To be done: Go from the first line to the line with "piece.data = mesh" and return those lines verbatim, ends included.

Information shown:
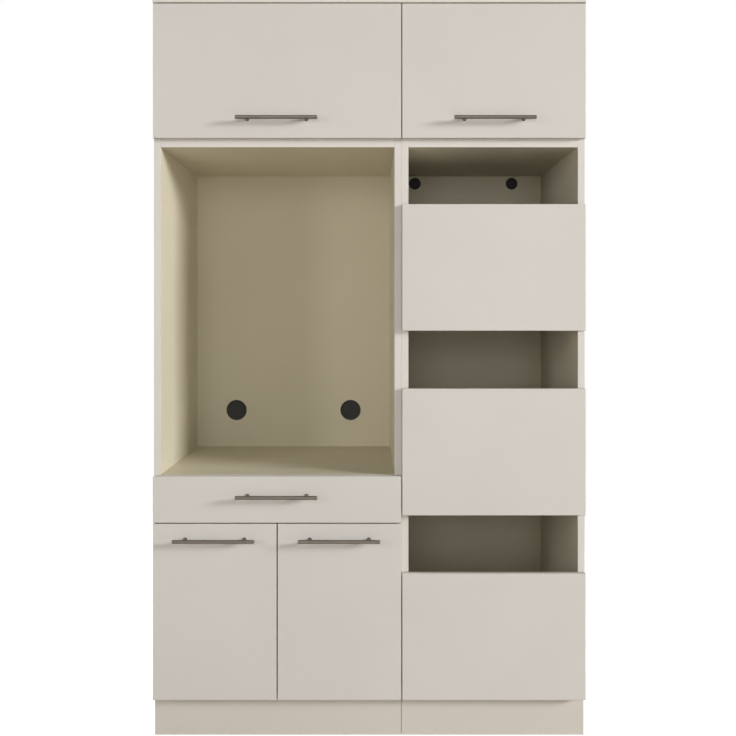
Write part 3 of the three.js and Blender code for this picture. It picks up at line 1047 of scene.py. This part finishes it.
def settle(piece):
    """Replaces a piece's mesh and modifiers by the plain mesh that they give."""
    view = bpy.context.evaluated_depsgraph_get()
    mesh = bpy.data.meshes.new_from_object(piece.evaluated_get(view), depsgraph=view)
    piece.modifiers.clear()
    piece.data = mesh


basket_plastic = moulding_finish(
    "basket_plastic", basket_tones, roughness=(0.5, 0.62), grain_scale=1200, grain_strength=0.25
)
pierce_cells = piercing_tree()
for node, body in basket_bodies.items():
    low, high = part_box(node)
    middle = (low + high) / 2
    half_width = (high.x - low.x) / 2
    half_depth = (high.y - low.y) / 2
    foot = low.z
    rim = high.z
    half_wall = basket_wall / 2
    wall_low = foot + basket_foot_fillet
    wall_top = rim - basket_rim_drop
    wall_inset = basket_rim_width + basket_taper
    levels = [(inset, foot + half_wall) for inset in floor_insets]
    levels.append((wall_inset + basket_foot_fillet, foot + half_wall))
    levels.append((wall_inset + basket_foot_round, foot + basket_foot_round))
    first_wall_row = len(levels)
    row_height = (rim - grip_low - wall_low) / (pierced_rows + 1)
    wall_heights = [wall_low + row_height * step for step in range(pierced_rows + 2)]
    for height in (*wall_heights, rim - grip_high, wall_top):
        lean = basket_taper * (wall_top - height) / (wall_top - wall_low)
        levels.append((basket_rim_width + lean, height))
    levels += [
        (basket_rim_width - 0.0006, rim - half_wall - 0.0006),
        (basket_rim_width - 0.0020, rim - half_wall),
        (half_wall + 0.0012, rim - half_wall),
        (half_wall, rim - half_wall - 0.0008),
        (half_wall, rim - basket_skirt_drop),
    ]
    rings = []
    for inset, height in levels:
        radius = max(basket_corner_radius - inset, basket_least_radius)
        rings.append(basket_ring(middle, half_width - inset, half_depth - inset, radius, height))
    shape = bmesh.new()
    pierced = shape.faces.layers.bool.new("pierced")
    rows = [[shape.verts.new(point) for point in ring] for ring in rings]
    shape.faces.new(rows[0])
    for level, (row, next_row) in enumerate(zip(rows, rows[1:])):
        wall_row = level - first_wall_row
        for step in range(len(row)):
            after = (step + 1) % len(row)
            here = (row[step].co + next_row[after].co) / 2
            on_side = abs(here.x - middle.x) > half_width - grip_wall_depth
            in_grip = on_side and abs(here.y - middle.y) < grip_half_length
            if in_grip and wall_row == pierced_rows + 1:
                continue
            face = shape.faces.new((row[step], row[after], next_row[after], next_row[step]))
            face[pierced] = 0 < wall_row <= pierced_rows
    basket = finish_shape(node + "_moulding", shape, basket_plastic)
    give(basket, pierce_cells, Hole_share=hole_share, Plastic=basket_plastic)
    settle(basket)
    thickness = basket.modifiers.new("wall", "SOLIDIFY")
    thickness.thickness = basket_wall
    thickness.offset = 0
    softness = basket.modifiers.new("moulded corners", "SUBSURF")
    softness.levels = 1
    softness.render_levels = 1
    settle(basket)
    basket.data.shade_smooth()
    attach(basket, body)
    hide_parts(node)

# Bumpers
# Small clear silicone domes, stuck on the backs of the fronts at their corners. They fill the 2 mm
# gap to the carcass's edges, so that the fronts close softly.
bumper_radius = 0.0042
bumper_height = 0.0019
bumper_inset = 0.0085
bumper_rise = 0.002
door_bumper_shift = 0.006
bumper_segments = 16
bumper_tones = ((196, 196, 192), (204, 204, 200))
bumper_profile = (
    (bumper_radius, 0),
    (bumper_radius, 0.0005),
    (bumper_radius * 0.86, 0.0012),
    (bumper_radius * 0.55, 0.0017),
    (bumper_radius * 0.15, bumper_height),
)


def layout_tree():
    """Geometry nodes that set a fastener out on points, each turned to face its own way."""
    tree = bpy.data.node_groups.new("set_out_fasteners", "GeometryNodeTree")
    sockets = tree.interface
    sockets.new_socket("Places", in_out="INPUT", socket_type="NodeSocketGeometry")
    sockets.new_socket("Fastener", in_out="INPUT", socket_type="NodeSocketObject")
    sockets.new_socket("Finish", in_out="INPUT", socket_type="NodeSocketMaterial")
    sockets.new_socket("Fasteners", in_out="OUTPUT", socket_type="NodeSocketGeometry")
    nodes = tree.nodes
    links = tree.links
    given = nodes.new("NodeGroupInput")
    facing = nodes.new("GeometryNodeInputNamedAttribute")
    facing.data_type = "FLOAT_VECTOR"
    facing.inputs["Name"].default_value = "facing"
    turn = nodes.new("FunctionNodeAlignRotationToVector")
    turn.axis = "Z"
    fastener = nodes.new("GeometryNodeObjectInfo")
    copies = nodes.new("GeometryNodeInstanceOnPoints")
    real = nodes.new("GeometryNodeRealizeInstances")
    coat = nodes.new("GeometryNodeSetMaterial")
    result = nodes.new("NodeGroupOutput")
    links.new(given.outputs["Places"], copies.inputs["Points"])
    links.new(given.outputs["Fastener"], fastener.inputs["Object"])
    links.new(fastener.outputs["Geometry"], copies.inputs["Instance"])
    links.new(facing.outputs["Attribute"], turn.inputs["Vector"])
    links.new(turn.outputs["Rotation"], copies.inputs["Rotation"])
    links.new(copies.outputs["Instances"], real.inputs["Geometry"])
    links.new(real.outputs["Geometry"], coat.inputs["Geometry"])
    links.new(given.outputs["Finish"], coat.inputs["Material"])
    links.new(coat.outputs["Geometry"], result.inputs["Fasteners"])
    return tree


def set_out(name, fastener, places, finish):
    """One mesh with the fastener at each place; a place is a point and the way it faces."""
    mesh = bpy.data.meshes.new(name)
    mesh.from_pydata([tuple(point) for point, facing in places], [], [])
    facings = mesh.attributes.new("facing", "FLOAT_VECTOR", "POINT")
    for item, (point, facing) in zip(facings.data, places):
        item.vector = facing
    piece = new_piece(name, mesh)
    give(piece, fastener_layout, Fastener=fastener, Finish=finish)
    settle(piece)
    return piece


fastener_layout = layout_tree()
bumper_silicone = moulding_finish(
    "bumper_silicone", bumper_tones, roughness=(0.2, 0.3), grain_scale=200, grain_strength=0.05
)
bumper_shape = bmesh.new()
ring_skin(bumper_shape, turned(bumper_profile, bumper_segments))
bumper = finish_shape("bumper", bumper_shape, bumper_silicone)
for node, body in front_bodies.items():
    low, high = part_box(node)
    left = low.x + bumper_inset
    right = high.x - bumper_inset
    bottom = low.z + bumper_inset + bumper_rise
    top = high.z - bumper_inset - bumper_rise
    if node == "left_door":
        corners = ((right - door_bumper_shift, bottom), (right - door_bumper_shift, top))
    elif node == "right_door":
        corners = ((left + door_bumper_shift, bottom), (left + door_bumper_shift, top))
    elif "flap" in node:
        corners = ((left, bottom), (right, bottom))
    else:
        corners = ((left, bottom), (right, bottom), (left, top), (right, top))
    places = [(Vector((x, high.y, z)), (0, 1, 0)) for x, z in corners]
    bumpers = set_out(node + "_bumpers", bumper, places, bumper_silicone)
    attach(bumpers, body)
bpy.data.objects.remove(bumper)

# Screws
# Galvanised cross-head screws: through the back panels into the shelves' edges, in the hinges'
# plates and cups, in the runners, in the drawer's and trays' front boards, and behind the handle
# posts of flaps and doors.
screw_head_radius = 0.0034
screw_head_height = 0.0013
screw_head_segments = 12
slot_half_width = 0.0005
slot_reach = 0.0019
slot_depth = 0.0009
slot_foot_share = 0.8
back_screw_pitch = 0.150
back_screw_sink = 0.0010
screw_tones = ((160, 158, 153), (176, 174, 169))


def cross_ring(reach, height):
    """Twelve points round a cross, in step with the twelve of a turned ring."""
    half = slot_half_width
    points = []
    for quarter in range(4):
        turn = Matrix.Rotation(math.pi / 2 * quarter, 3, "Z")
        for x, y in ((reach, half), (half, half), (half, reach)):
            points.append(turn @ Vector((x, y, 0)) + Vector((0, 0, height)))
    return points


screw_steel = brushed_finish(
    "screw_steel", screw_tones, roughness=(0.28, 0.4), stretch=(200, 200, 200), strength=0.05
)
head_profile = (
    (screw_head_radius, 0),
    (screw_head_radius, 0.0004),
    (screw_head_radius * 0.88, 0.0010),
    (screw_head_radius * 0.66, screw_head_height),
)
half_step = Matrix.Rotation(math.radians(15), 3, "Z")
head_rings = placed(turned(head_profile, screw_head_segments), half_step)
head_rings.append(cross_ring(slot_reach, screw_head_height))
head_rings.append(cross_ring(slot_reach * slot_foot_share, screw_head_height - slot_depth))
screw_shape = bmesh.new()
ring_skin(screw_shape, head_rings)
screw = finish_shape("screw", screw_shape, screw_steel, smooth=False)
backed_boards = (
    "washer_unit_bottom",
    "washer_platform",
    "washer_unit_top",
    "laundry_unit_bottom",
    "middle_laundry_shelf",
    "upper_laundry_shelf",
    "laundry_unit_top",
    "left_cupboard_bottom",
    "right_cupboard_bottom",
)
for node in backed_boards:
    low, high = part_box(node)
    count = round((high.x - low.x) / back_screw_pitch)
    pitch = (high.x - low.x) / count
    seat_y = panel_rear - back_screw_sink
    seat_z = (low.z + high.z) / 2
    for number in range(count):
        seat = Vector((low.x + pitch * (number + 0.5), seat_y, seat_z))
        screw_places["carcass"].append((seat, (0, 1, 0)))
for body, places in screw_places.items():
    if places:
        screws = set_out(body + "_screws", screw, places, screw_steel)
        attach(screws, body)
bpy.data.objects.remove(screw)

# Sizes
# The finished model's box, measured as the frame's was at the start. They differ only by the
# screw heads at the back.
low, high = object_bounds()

Written reply:
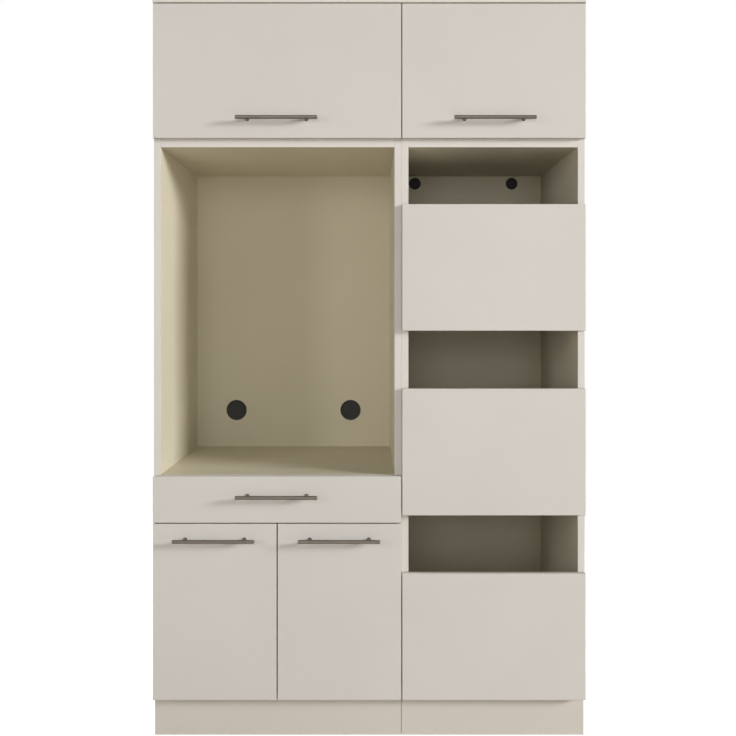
Write part 3 of the three.js and Blender code for this picture. It picks up at line 1047 of scene.py. This part finishes it.
def settle(piece):
    """Replaces a piece's mesh and modifiers by the plain mesh that they give."""
    view = bpy.context.evaluated_depsgraph_get()
    mesh = bpy.data.meshes.new_from_object(piece.evaluated_get(view), depsgraph=view)
    piece.modifiers.clear()
    piece.data = mesh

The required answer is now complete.